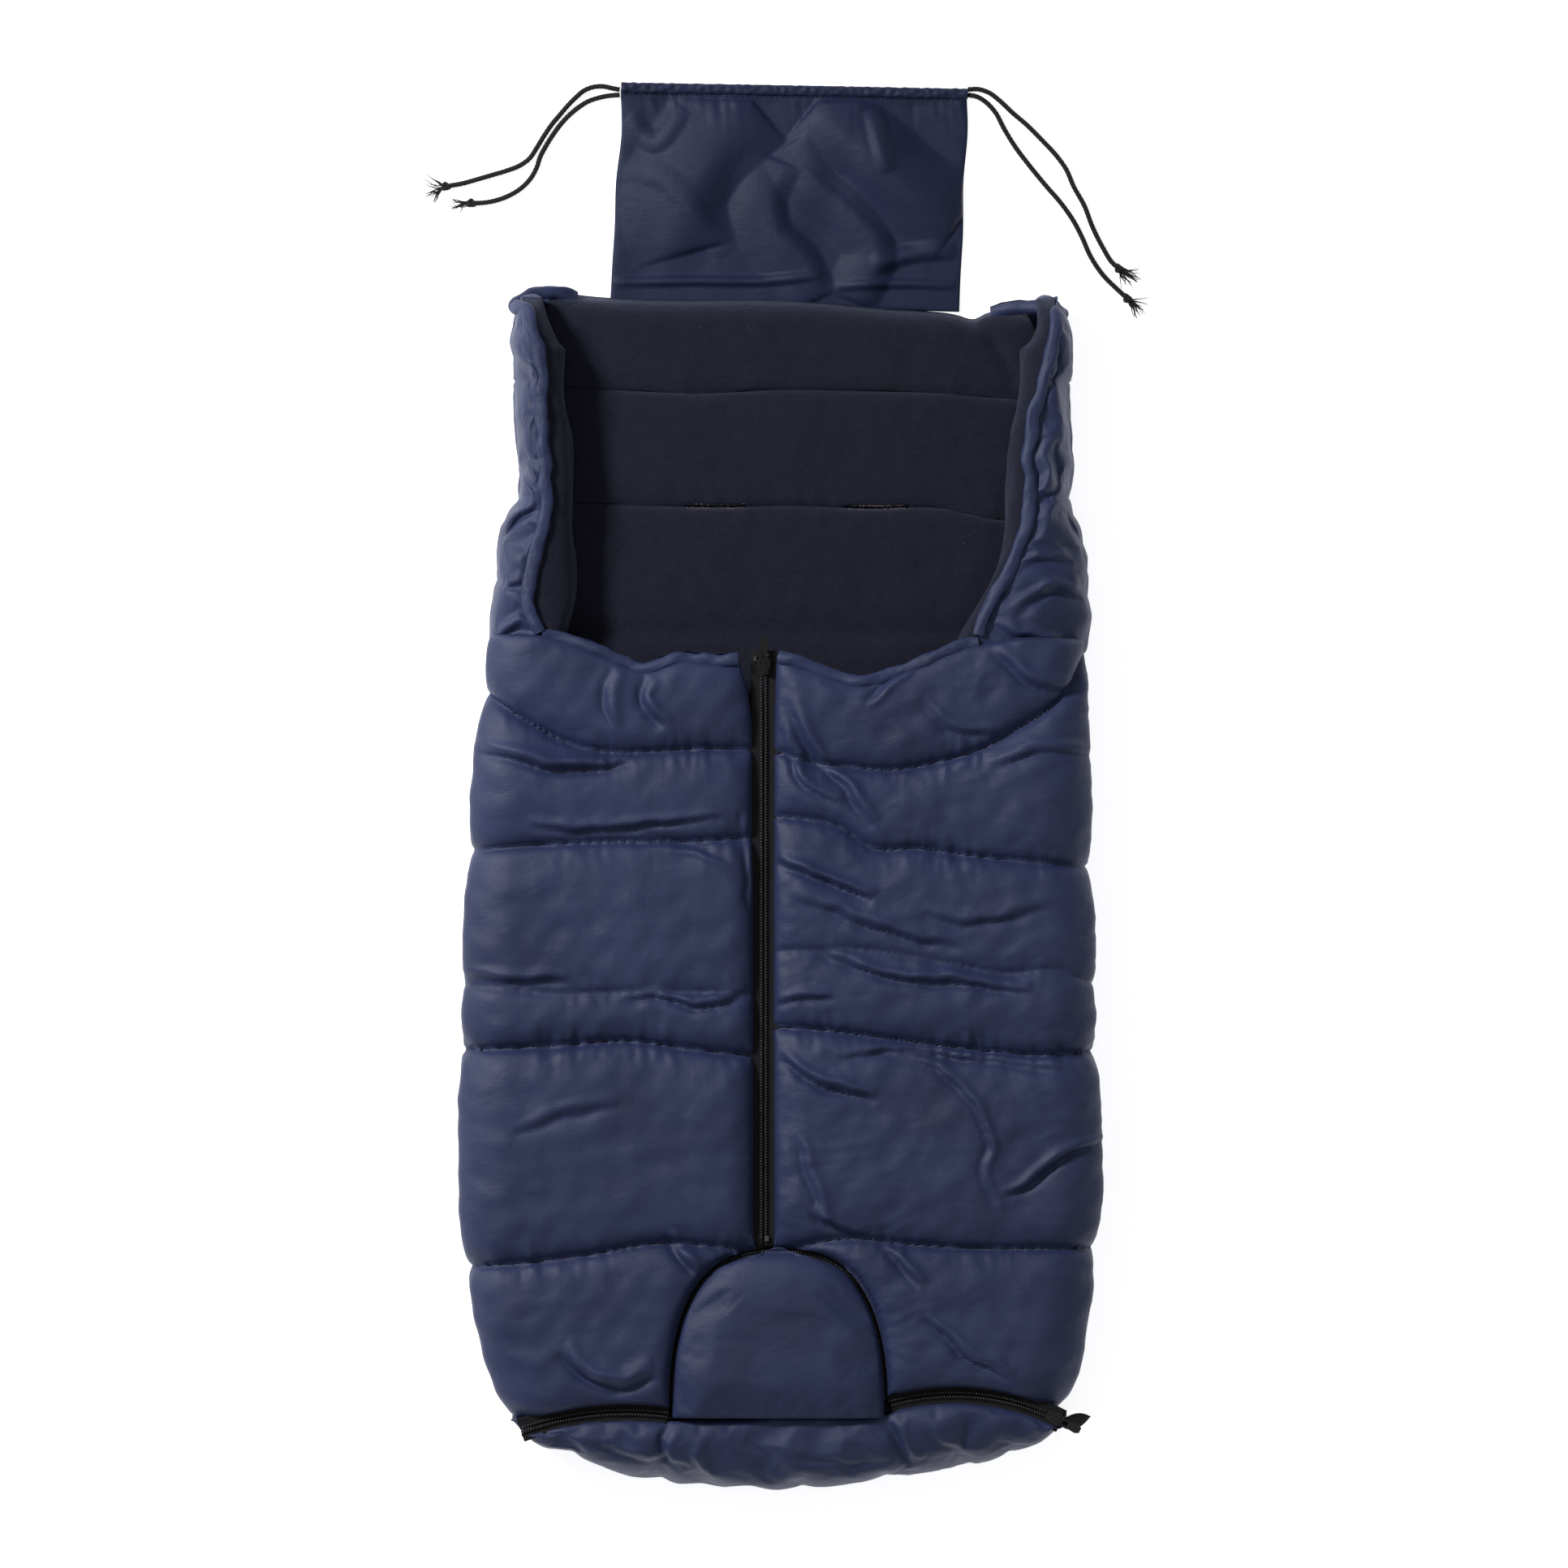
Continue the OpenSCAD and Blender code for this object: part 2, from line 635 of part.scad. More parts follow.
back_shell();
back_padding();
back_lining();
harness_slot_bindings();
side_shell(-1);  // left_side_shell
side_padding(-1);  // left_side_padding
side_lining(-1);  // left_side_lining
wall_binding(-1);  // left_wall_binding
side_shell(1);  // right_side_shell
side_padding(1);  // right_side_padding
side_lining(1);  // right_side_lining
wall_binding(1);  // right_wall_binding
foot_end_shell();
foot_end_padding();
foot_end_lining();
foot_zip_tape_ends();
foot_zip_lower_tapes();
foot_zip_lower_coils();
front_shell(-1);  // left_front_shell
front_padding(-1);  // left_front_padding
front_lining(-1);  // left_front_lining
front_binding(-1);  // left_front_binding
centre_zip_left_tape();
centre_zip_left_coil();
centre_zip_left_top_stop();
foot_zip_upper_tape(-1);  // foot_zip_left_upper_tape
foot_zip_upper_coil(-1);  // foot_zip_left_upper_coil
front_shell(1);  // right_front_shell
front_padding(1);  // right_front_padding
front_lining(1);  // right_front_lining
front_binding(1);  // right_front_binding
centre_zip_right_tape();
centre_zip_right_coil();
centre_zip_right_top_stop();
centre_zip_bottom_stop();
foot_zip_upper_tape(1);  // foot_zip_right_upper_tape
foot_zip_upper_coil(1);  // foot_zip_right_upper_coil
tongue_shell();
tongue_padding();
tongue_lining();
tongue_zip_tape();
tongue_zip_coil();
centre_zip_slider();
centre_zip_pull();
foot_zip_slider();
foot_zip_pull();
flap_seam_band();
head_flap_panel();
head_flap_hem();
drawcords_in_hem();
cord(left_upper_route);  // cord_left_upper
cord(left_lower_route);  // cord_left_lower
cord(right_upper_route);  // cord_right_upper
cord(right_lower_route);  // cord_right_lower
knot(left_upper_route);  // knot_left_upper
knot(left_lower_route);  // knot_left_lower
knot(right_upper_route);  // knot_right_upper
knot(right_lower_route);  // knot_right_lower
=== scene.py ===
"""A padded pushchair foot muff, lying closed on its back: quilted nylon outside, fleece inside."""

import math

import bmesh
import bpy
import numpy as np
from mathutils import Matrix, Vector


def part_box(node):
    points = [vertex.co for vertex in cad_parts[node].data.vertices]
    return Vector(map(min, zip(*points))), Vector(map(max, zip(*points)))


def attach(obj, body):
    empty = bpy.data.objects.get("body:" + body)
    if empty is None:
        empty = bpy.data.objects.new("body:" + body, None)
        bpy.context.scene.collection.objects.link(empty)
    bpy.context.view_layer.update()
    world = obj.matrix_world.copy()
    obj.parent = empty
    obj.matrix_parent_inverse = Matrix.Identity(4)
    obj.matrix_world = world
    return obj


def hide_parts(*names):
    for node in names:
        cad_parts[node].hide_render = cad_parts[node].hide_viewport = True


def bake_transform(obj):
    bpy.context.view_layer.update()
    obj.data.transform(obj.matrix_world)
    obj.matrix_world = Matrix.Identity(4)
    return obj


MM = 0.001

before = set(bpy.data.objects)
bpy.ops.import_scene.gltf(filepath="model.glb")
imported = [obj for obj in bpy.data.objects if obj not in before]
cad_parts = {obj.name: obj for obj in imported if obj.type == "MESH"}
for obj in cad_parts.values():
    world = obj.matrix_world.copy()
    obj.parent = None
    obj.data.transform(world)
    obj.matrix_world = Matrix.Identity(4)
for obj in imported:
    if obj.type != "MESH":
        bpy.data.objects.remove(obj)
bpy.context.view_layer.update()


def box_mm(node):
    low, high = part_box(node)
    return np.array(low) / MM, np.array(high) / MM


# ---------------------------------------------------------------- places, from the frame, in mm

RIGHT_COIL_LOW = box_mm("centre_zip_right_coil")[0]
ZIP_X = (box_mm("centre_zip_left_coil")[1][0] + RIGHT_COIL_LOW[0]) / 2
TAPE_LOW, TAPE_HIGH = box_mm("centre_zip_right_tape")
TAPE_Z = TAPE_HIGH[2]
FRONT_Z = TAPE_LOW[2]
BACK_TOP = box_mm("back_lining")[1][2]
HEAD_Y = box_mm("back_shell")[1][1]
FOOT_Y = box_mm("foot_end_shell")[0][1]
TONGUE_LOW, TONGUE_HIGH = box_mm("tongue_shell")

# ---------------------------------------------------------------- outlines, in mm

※

## WHAT YOU SHOULD DO
Exactly the lines above from the one with "tongue_shell();" to the one with "imported = [obj", both included, are to be quoted; leave the rest out.

## CORRECT RESPONSE
tongue_shell();
tongue_padding();
tongue_lining();
tongue_zip_tape();
tongue_zip_coil();
centre_zip_slider();
centre_zip_pull();
foot_zip_slider();
foot_zip_pull();
flap_seam_band();
head_flap_panel();
head_flap_hem();
drawcords_in_hem();
cord(left_upper_route);  // cord_left_upper
cord(left_lower_route);  // cord_left_lower
cord(right_upper_route);  // cord_right_upper
cord(right_lower_route);  // cord_right_lower
knot(left_upper_route);  // knot_left_upper
knot(left_lower_route);  // knot_left_lower
knot(right_upper_route);  // knot_right_upper
knot(right_lower_route);  // knot_right_lower
=== scene.py ===
"""A padded pushchair foot muff, lying closed on its back: quilted nylon outside, fleece inside."""

import math

import bmesh
import bpy
import numpy as np
from mathutils import Matrix, Vector


def part_box(node):
    points = [vertex.co for vertex in cad_parts[node].data.vertices]
    return Vector(map(min, zip(*points))), Vector(map(max, zip(*points)))


def attach(obj, body):
    empty = bpy.data.objects.get("body:" + body)
    if empty is None:
        empty = bpy.data.objects.new("body:" + body, None)
        bpy.context.scene.collection.objects.link(empty)
    bpy.context.view_layer.update()
    world = obj.matrix_world.copy()
    obj.parent = empty
    obj.matrix_parent_inverse = Matrix.Identity(4)
    obj.matrix_world = world
    return obj


def hide_parts(*names):
    for node in names:
        cad_parts[node].hide_render = cad_parts[node].hide_viewport = True


def bake_transform(obj):
    bpy.context.view_layer.update()
    obj.data.transform(obj.matrix_world)
    obj.matrix_world = Matrix.Identity(4)
    return obj


MM = 0.001

before = set(bpy.data.objects)
bpy.ops.import_scene.gltf(filepath="model.glb")
imported = [obj for obj in bpy.data.objects if obj not in before]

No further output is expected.